To participate with the body is to enter into a relationship that is already there. Already set up for us to join into. Already available to share with us the gems of what it means to be an embodied being. We have forgotten this because we have come to believe that we can live outside of ourselves. We have come to believe that we can override the instincts and the messages of the body. We have come to believe that not only can the body wait, but that it should be able to line up with our modern day machine ethics of going and working 24/7.

It demonstrates just how far we have gone astray as people that we even need to make this a thing that we remediate and work on. No baby needs to be taught this. Nor any toddler. It is only as we get more and more conditioned that we lose track of the truths of the body. That we start to ignore or abhor its functioning, its needs, and its wants.

Try this. The next time you feel at odds with what is happening in your body, pause. Take a breath. Then, gently ask your body; What do you need? And then, go get it. Or do it. Or stop doing it. Whatever it would take for you to honor the need and participate fully with your experience of being in this body, in this moment.
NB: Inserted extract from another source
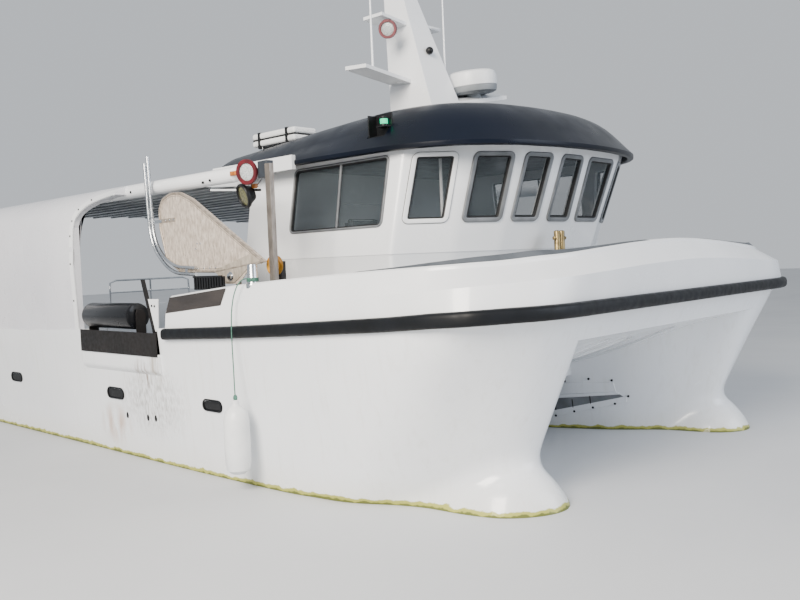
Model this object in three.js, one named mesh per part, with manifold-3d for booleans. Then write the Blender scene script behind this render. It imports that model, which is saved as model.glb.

The truth is, the only way that we can participate in this life is through a body. There is no other way. No other option. Instead of seeing this level of participation as a chore, an inconvenience, or unnecessary, what if you made the decision to fully show up for what it was that was happening with your body? No questions asked. Only a willingness to learn to remember what you have forgotten, but that is coded deep within you. Just a curiosity and a commitment around how you could develop into becoming a better participant.